Money Talks: Are Student Loans Worth It? Weighing The Pros And Cons

Money Talks: Are Student Loans Worth It? Weighing The Pros And Cons

First, a little context about my life experience: I am a 30-year-old womxn who has never been married, doesn't have kids, I've never owned a home, and until recently lived in one of the most expensive cities in the U.S. which, at times, made it very difficult to make ends meet on my income. I’ve worked jobs while supplementing my income with side hustles to survive. I’ve also always had student loans that linger over my head like an ominous cloud that mockingly says “Oh, you want financial freedom? Lol, ok.” at every chance it gets. 

As a younger millennial who fits many of the stereotypes that have been bestowed on a generation that has witnessed an often tiimes dismal financial landscape. I entered college the same year that we saw the global financial system crash.

I was on the fence about college but my parents insisted. I’ve always loved classrooms and learning, but I felt out of place in so many of those situations. A part of me argued for the sake of my tendency to play devil’s advocate. I knew I was going to go and knew that I’d study business because that’s where my head was always at anyway. I had no idea what I was doing and, but being the pragmatic and cynical person that reality can sometimes force me to reckon with, I chose to stay close to home and take advantage of state grants that helped reduce the cost of tuition.

In the beginning, I was lucky. I had two parents that could help support this endeavor and help shepherd me along up until both of them lost their jobs quickly into my academic experience. I’m a finisher. I figure out how to do what I need to do with what I have, so I quickly jumped to student loans and Federal Pell Grants because it was the most obvious option.

I preface all of this by acknowledging that everyone’s needs, wants, and goals are different. Whether or not you decide whether or not college is for you, is solely up to you and how you envision your future. While I didn’t particularly want to go to college, I knew that it was something I had to do to open the doors I wanted to get into. It was an investment. It was also a period of time where it was socially required to move ahead and Master’s degrees were becoming the common benchmark for building a successful career. The days of settling into the American dream without the burden of student loan debt like many Baby Boomers and Gen Xers pulled off is gone.

So today, in yet again another addition of “my humble opinion”, we’re evaluating whether or not student loan debt is worth it.

Pros:

Student loans provide access to education which in turn opens doors

College should be seen as an investment in yourself and your future. Depending on what your goal professional goals are, there’s value in seeing it as something that is meant to take you from point a to b.

Federal loans can be affordable option

Not all loans can end up costing you tons of money in the long run.
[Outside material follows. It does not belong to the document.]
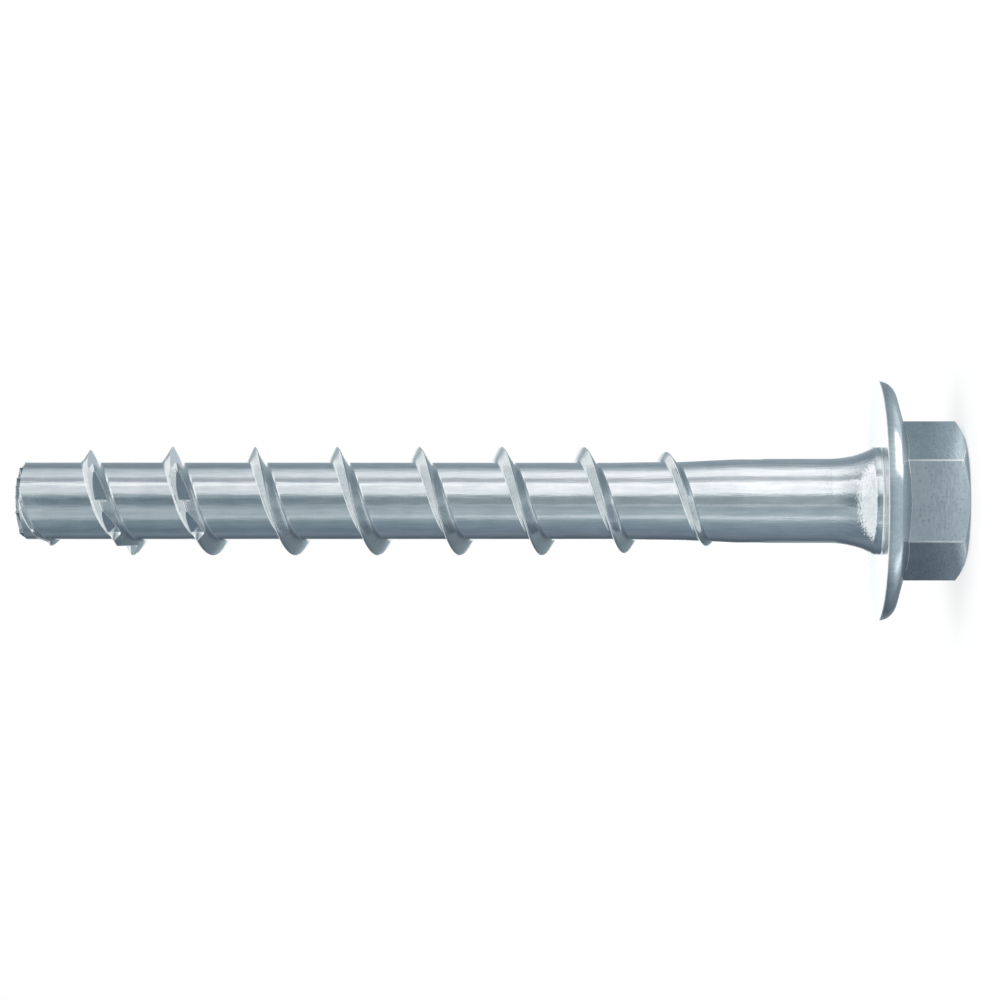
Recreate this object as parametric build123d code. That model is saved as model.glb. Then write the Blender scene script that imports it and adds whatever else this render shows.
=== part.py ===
from build123d import *
import os
from math import ceil, radians, cos, sin, sqrt, tan

# A hexagon flange concrete screw, cold forged and rolled in one piece.
# Sizes are in millimetres. It stands on the flat top of its head, so Z runs
# from that face, at zero, up the shank to the tip.

# Lengths along the axis
length_under_head = 80.0
head_height = 8.0

# Hexagon
wrench_size = 13.0
top_circle_diameter = 12.3
top_chamfer_angle = 28.0

# Flange, dished so that only a ring at its rim bears
flange_diameter = 22.4
flange_cone_angle = 16.0
flange_rim_radius = 1.5
rim_land_height = 0.05
bearing_ring_width = 0.5
dish_depth = 0.25

# Neck and shank, with distances measured from the bearing ring towards the tip
neck_diameter = 10.1
neck_length = 0.4
neck_flare_radius = 8.3
shank_diameter = 7.9
shank_end_distance = 13.3
shoulder_diameter = 7.44
shoulder_distance = 18.2
core_diameter = 7.25
core_distance = 25.0
tip_chamfer = 0.4

# Thread, right hand. Its crest crosses the +X side crest_phase_distance below the tip
pitch = 7.7
thread_diameter = 10.2
crest_width = 0.12
thread_base_width = 1.7
root_width = 2.0
root_flare_height = 0.25
crest_phase_distance = 6.25
stations_per_turn = 14

# Thread start, which climbs from the tip to the full height
start_length = 8.3
start_diameter = 7.65
start_width_share = 0.35

# Thread run-out, which sinks into the shank, at distances from the bearing ring
run_out_distance = 29.7
run_out_end_distance = 13.0
run_out_diameter = 7.74
run_out_width_share = 0.75
run_out_power = 1.75

# Saw-tooth notches in the leading turns, counted from the tip
notches_per_turn = 8
notch_count = 18
first_notch_angle = 271.0
notch_ramp_angle = 30.0
notch_depth_share = 0.63

# Places worked out from the driving sizes
tip_height = head_height + length_under_head
flat_radius = wrench_size / 2
flange_radius = flange_diameter / 2
neck_radius = neck_diameter / 2
shank_radius = shank_diameter / 2
core_radius = core_diameter / 2
crest_radius = thread_diameter / 2
thread_height = crest_radius - core_radius
cone_rise = (flange_radius - flat_radius) * tan(radians(flange_cone_angle))
rim_rounding_height = flange_rim_radius * tan(radians(90 - flange_cone_angle) / 2)
hexagon_height = head_height - rim_land_height - rim_rounding_height - cone_rise
crest_phase_height = tip_height - crest_phase_distance
start_height = tip_height - start_length
run_out_height = head_height + run_out_distance
run_out_end_height = head_height + run_out_end_distance


def turned(outline):
    """Turn a closed outline of radius and height about the axis of the screw."""
    return revolve(Plane.XZ * make_face(outline), Axis.Z, 360)


def make_hexagon():
    """The wrench hexagon, sunk into the flange and chamfered round its flat top."""
    sunk_height = (hexagon_height + head_height - dish_depth) / 2
    corner_radius = wrench_size / sqrt(3)
    top_radius = top_circle_diameter / 2
    chamfer_height = (corner_radius - top_radius) * tan(radians(top_chamfer_angle))
    prism = extrude(RegularPolygon(corner_radius, 6), sunk_height)
    blank = turned(
        Polyline(
            (0, 0),
            (top_radius, 0),
            (corner_radius, chamfer_height),
            (corner_radius, sunk_height),
            (0, sunk_height),
            close=True,
        )
    )
    return prism & blank


def make_flange_and_shank():
    """The turned form: dished flange, flared neck, plain shank, rolled core and tip."""
    land_height = head_height - rim_land_height
    rim_inset = rim_rounding_height * cos(radians(flange_cone_angle))
    rim_rise = rim_rounding_height * sin(radians(flange_cone_angle))
    cone_end = (flange_radius - rim_inset, hexagon_height + cone_rise - rim_rise)
    cone = Polyline((0, hexagon_height), (flat_radius, hexagon_height), cone_end)
    rim = RadiusArc(cone_end, (flange_radius, land_height), -flange_rim_radius)
    flare_height = head_height + neck_length
    flare_depth = neck_radius - shank_radius
    flare_end = flare_height + sqrt(2 * neck_flare_radius * flare_depth - flare_depth**2)
    underside = Polyline(
        (flange_radius, land_height),
        (flange_radius, head_height),
        (flange_radius - bearing_ring_width, head_height),
        (neck_radius, head_height - dish_depth),
        (neck_radius, flare_height),
    )
    flare = RadiusArc((neck_radius, flare_height), (shank_radius, flare_end), neck_flare_radius)
    shank = Polyline(
        (shank_radius, flare_end),
        (shank_radius, head_height + shank_end_distance),
        (shoulder_diameter / 2, head_height + shoulder_distance),
        (core_radius, head_height + core_distance),
        (core_radius, tip_height - tip_chamfer),
        (core_radius - tip_chamfer, tip_height),
        (0, tip_height),
        (0, hexagon_height),
    )
    return turned(cone + rim + underside + flare + shank)


def on_helix(radius, height, offset):
    """The point at a radius, beside the thread's centre line where that is at a height."""
    turn = radians((height - crest_phase_height) * 360 / pitch)
    return Vector(radius * cos(turn), radius * sin(turn), height + offset)


def thread_section(height_share, width_share):
    """A V with a flared root, as (radius, half width) from below the root to the crest."""
    flank_slope = (thread_base_width - crest_width) / 2 / thread_height
    flare_half_width = thread_base_width / 2 - flank_slope * root_flare_height
    flare_slope = (root_width / 2 - flare_half_width) / root_flare_height
    buried_depth = tip_chamfer + root_flare_height
    buried_half_width = root_width / 2 + flare_slope * buried_depth
    return [
        (core_radius - buried_depth, buried_half_width * width_share),
        (core_radius + root_flare_height * height_share, flare_half_width * width_share),
        (core_radius + thread_height * height_share, crest_width / 2 * width_share),
    ]


def full_section(height):
    """The profile where the thread has its full size."""
    return thread_section(1, 1)


def start_height_share(height):
    """How high the thread is at a place in its start."""
    tip_share = (start_diameter - core_diameter) / 2 / thread_height
    return 1 - (1 - tip_share) * (height - start_height) / start_length


def start_section(height):
    """The profile in the start, which grows from the tip."""
    width_share = 1 - (1 - start_width_share) * (height - start_height) / start_length
    return thread_section(start_height_share(height), width_share)


def run_out_section(height):
    """The profile in the run-out, which sinks until the shank covers it."""
    end_share = (run_out_diameter - core_diameter) / 2 / thread_height
    done = (run_out_height - height) / (run_out_height - run_out_end_height)
    height_share = 1 - (1 - end_share) * done**run_out_power
    width_share = 1 - (1 - run_out_width_share) * done
    return thread_section(height_share, width_share)


def make_ridge(low, high, section_at):
    """A closed length of thread, ruled between rails that follow its profile's corners."""
    count = ceil((high - low) / pitch * stations_per_turn)
    heights = [low + (high - low) * i / count for i in range(count + 1)]
    sections = [section_at(height) for height in heights]

    def rail(corner, side):
        points = [
            on_helix(section[corner][0], height, side * section[corner][1])
            for height, section in zip(heights, sections)
        ]
        return Edge.make_spline(points, parameters=heights)

    corners = range(len(sections[0]))
    rails = [rail(corner, -1) for corner in corners]
    rails += [rail(corner, 1) for corner in reversed(corners)]
    strips = [
        Face.make_surface_from_curves(first, second)
        for first, second in zip(rails, rails[1:] + rails[:1])
    ]
    caps = [Face(Wire.make_polygon([edge @ end for edge in rails])) for end in (0, 1)]
    return Solid(Shell(strips + caps))


def make_stretch(low, high, section_at):
    """A stretch of thread in lengths of one turn or less, joined end to end."""
    turns = ceil((high - low) / pitch)
    ends = [low + (high - low) * i / turns for i in range(turns + 1)]
    return [make_ridge(first, last, section_at) for first, last in zip(ends, ends[1:])]


def make_thread():
    """Run-out, full turns and the start, which is cut off level with the tip."""
    start = make_stretch(start_height, tip_height + root_width / 2, start_section)
    below_tip = extrude(Circle(thread_diameter), tip_height)
    full = make_stretch(run_out_height, start_height, full_section)
    run_out = make_stretch(run_out_end_height, run_out_height, run_out_section)
    return run_out + full + [ridge & below_tip for ridge in start]


def crest_height_above_core(height):
    """The thread's height at a place in its leading turns."""
    if height < start_height:
        return thread_height
    return thread_height * start_height_share(height)


def make_notch(angle):
    """A wedge with a flat ramp, which leaves a step that faces the way the screw drives."""
    height = crest_phase_height + pitch * angle / 360
    rise = pitch * notch_ramp_angle / 360
    step_radius = core_radius + crest_height_above_core(height) * (1 - notch_depth_share)
    ramp_radius = core_radius + crest_height_above_core(height + rise)
    ramp_end = Vector(ramp_radius, 0).rotate(Axis.Z, notch_ramp_angle)
    outline = Polyline(
        (step_radius, 0),
        (ramp_end.X, ramp_end.Y),
        (thread_diameter, thread_diameter * tan(radians(notch_ramp_angle))),
        (thread_diameter, 0),
        close=True,
    )
    margin = thread_base_width / 2
    wedge = extrude(make_face(outline), rise + 2 * margin)
    return Pos(Z=height - margin) * Rot(Z=angle) * wedge


def make_screw():
    """The whole screw as one solid."""
    body = make_flange_and_shank().fuse(make_hexagon(), *make_thread())
    step = 360 / notches_per_turn
    notches = [make_notch(first_notch_angle - step * i) for i in range(notch_count)]
    return body.cut(*notches)


screw = make_screw()

os.makedirs("parts", exist_ok=True)
export_step(screw, "parts/concrete_screw.step")
print("concrete_screw", screw.volume, "mm3,", len(screw.faces()), "faces")
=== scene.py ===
import math

import bmesh
import bpy
from mathutils import Matrix, Vector


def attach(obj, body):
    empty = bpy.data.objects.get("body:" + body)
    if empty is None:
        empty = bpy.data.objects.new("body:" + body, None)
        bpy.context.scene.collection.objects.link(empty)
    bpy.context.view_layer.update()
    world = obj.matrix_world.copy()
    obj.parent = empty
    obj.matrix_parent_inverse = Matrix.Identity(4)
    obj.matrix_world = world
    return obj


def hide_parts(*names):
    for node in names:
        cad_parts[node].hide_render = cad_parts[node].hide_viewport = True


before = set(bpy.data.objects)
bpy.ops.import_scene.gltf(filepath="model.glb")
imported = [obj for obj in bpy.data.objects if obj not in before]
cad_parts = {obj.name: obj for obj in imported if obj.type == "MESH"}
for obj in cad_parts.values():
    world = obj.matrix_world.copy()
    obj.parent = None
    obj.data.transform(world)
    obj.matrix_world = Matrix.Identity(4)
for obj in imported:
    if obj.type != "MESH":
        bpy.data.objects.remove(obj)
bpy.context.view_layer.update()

# A hexagon flange concrete screw of zinc plated steel, stood on its head.
# The screw is modelled in millimetres and made metres at the end, the studio in metres.

perMetre = 1000             # millimetres in a metre
weldDistance = 1e-4         # mm, points nearer to each other than this become one
cutDistance = 1e-5          # mm, points nearer to a cut than this lie on it


def hexToLinear(code):
    # sRGB hex to the linear colour that the shaders want
    parts = [int(code[i:i + 2], 16) / 255 for i in (1, 3, 5)]
    linear = [p / 12.92 if p <= 0.04045 else ((p + 0.055) / 1.055) ** 2.4 for p in parts]
    return (*linear, 1.0)


def addNode(tree, kind, inputs=None, **settings):
    # adds a node, sets its properties, and sets or links its inputs
    node = tree.nodes.new(kind)
    for name, value in settings.items():
        setattr(node, name, value)
    for key, value in (inputs or {}).items():
        if isinstance(value, bpy.types.NodeSocket):
            tree.links.new(value, node.inputs[key])
        else:
            node.inputs[key].default_value = value
    return node


def softMax(a, b, reach):
    # the larger of two, with the corner between them filled in over a reach
    gap = max(reach - abs(a - b), 0.0)
    return max(a, b) + (gap * gap / (4 * reach) if reach > 0 else 0.0)


def meshFromBmesh(name, bm):
    mesh = bpy.data.meshes.new(name)
    bm.to_mesh(mesh)
    bm.free()
    piece = bpy.data.objects.new(name, mesh)
    bpy.context.scene.collection.objects.link(piece)
    return piece


def printMesh(name, bm):
    print(name, len(bm.faces), "faces,", sum(not e.is_manifold for e in bm.edges), "open edges")


def chainOfPoints(bm, points, angle):
    # an open line of (radius, height) points in the half plane at an angle
    verts = [bm.verts.new((r * math.cos(angle), r * math.sin(angle), z)) for r, z in points]
    edges = [bm.edges.new(pair) for pair in zip(verts, verts[1:])]
    return verts + edges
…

Federal loans can generally be an affordable option that provides the same interest rate across borrowers. This means that they are accessible to all.

Student loans can help subsidize your life while in school

Life can be expensive and without the support of family or a job, it can feel overwhelming. Technically you’re being thrown into a world that requires skills and education that you might not traditionally be exposed to. Things like budgeting, paying for a place to live, or purchasing your groceries can be a new experience. Loans can help cover these expenses, however, it’s important to not abuse these. We all want those Jordan’s too, but your student loans shouldn’t be the thing that buys them.

Cons:

Student loan debt never goes away.

Even if you were to file for bankruptcy, federal student loans will never disappear. If you accept the money, you also have to accept that you will have to pay it back. While providers will generally give options for repayment plans, monthly loan payments will have to be included in your budget for the lifetime of your loans.
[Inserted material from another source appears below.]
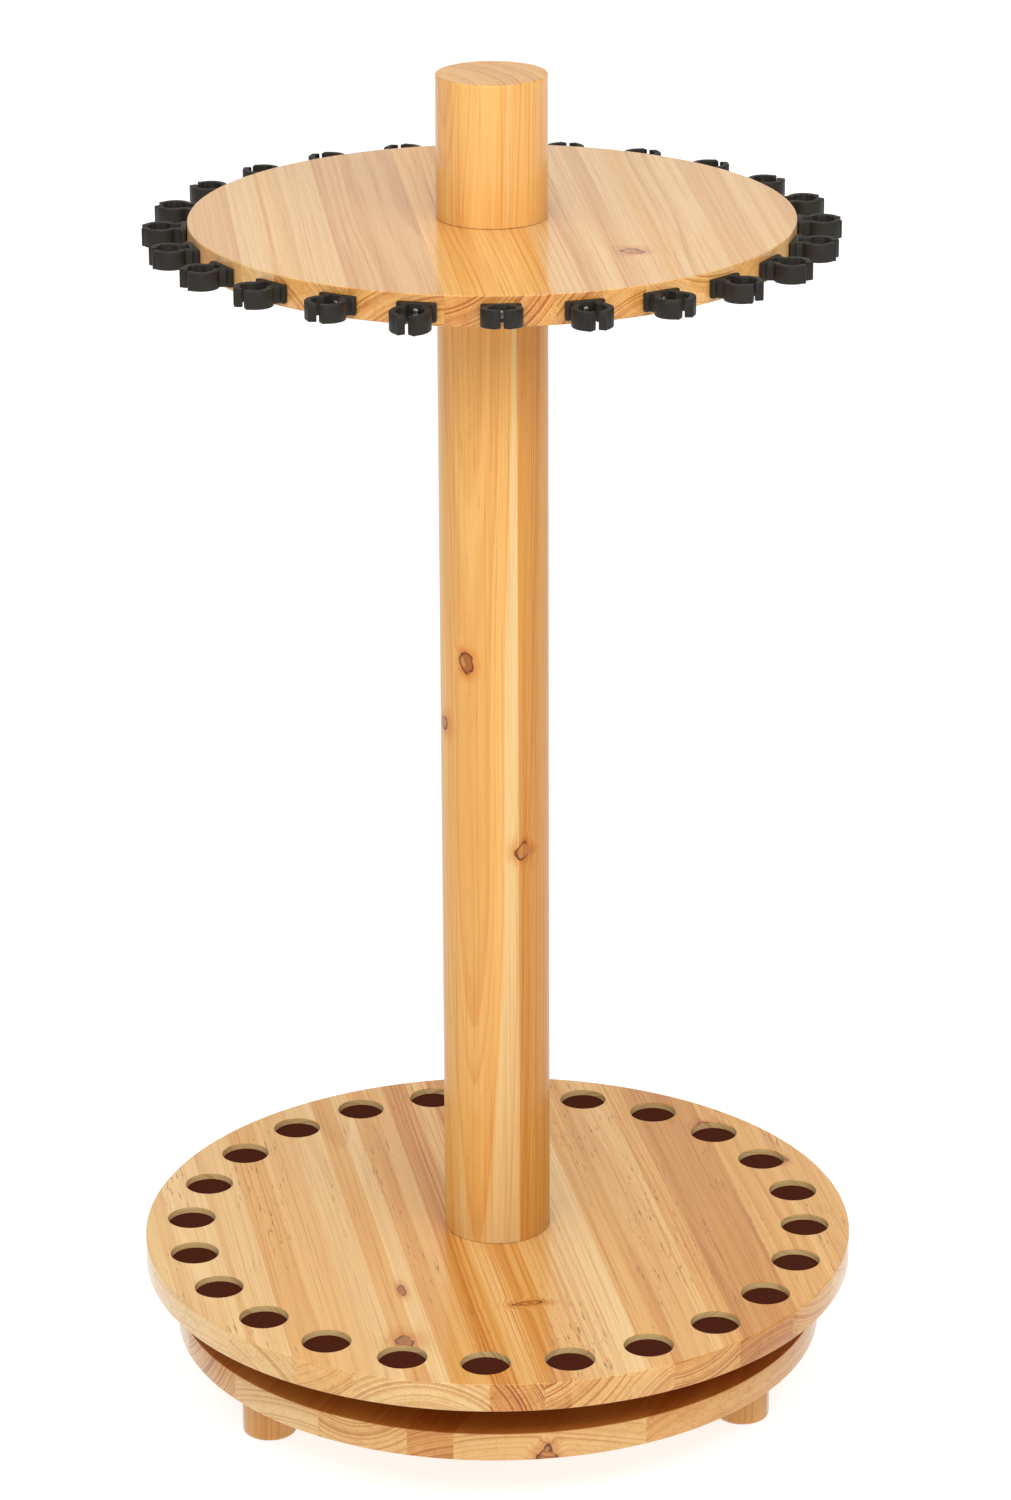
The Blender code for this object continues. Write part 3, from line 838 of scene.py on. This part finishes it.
black_plastic = moulded_plastic("black_plastic")


def clip_outline(reach):
    """Half of the clip's outline in millimetres, as (sideways, outwards) from the middle of the flange to
    the tip of the right jaw and back along its ribbed inside."""
    half_flange, flange, ease, neck = 11.4, 3.4, 0.6, 8.8
    jaw_side, jaw_out, wall, rib_height = 12.0, 10.8, 3.8, 0.45
    jaw_end, lobe_side, lobe_tip, lobe_back, mouth_depth, tip = 5.6, 5.0, 4.4, 0.15, 2.4, 1.6
    centre = reach - jaw_out
    outside, inside = [], []
    for i in range(25):
        turn = math.radians(-52 + (90 + 52) * i / 24)
        x, y = jaw_side * math.cos(turn), centre + jaw_out * math.sin(turn)
        if x > jaw_end:
            outside.append((x, y))
    outside += [(lobe_side, reach - lobe_back), (lobe_tip, reach - lobe_back)]
    outside.append((tip / 2, reach - mouth_depth))
    for i in range(41):
        turn = math.radians(90 - 148 * i / 40)
        ribbed = 12 < i < 34
        rib = rib_height * max(0.0, math.cos((math.radians(90) - turn) * 7.5)) if ribbed else 0.0
        x = (jaw_side - wall - rib) * math.cos(turn)
        y = centre + (jaw_out - wall - rib) * math.sin(turn)
        if x > tip / 2 + 0.3 and y > flange + 0.3:
            inside.append((x, y))
    floor_y = flange + 0.2
    flank = [(0.0, 0.0), (half_flange - ease, 0.0), (half_flange, ease), (half_flange, flange - ease)]
    flank += [(half_flange - ease, flange), (neck, floor_y)]
    throat = [(inside[-1][0] - 0.5, floor_y), (0.0, floor_y)]
    return flank + outside + inside + throat


def clip_mesh(bm, turn, bottom, top, tilt):
    """The clip, facing turn from the X axis. Its jaws slope up by tilt degrees."""
    half = clip_outline(clip_reach)
    whole = half + [(-x, y) for x, y in half[-2:0:-1]]
    foot = top_radius + gap
    out = Vector((math.cos(turn), math.sin(turn), 0))
    left = Vector((-math.sin(turn), math.cos(turn), 0))
    floor_points = [out * (foot + y * MM) + left * (x * MM) for x, y in whole]
    loop = [bm.verts.new(p + Vector((0, 0, bottom))) for p in floor_points]
    face = bm.faces.new(loop)
    grown = bmesh.ops.extrude_face_region(bm, geom=[face])
    risen = [v for v in grown["geom"] if isinstance(v, bmesh.types.BMVert)]
    bmesh.ops.translate(bm, vec=(0, 0, top - bottom), verts=risen)
    rims = [e for e in bm.edges if abs(e.verts[0].co.z - e.verts[1].co.z) < 1e-6]
    bmesh.ops.recalc_face_normals(bm, faces=bm.faces)
    bmesh.ops.bevel(bm, geom=rims, offset=0.5 * MM, segments=3, profile=0.5, affect="EDGES")
    for v in bm.verts:
        v.co.z += (v.co.dot(out) - foot) * math.tan(math.radians(tilt))


clip_reach = 26.5
clip_low, clip_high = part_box("rod_clip_03")
clip_turns = [math.radians(271.6 + 360 / stations * i) for i in range(stations)]
clip_tilts = {0: 6.0, 1: -2.0, 23: -5.0}
for i, turn in enumerate(clip_turns):
    bm = bmesh.new()
    clip_mesh(bm, turn, clip_low.z, clip_high.z, clip_tilts.get(i, 0.0))
    clip = add_piece(f"sprung_clip_{i + 1:02d}", bm, black_plastic, smooth=38)
    stand_in(clip, "turntable", "black_plastic", f"rod_clip_{i + 1:02d}")

# ---- Clip screws -----------------------------------------------------------------------------
# A steel screw with a pan head, coloured dark grey, goes through each clip's flange, from between its
# jaws, into the edge of the upper disc.
dull_steel = plated_steel("dull_steel", (0.10, 0.10, 0.095), (0.17, 0.165, 0.155))
flange_face = top_radius + gap + 3.7 * MM
for i, turn in enumerate(clip_turns):
    out = Vector((math.cos(turn), math.sin(turn), 0))
    side = Vector((-math.sin(turn), math.cos(turn), 0))
    seat = out * flange_face + upright * ((clip_low.z + clip_high.z) / 2)
    bm = bmesh.new()
    screw_mesh(bm, seat, out, side)
    screw = add_piece(f"clip_screw_{i + 1:02d}", bm, dull_steel)
    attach(screw, "turntable")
Student loan debt can potentially slow down other big life events.

Loan payments can put a dent in your available disposable income. Things like buying your first home or even your dream car can sometimes need to be put on the backburner when it comes to hitting life benchmarks. Even things like having children or moving to more expensive cities might need more consideration. The nice thing is, federal loan providers will generally outline what your payments into the completion of the loan might look like.

Student loans might lead you down a path you’re stuck on and don’t want to be on.

If you’ve invested your education in something you’re no longer interested in, you could feel stuck. This is primarily for the doctors and lawyers out there. After spending so much time and money on, you’re in it, and pushing forward to access the financial benefits of those careers could be your only option through it.

We talked about this with Kendell from Bae on a Budget and her experience with law school. Read about her experience here.

Defaulting can lower your credit score.

Loan providers will frequently offer options to defer loan payments when asked. If you avoid making payments without looking into deferment options, this can harm your credit score that will likely not go away until you start chipping away at the debt.

Private loans can be expensive

Knowing what you’re getting yourself into is key. While federal loans can typically be an affordable option for borrowers, private loans can add up, have different rates, and different terms when it comes to repayment. Always dig into the terms outlined. A great way to start is by googling the phrase you’re unsure of.

The Conclusion

College education and how you pay for it is your choice. The reality is, it’s one of the biggest decisions we will ever make with our lives, happens at an age where we have very little worldly experience. Pursuing whatever it is that you think you want is the only way you can find out what you don’t want. These points are intended to set you up with the tools to be able to cope with financial decisions you make now’s impact on your future.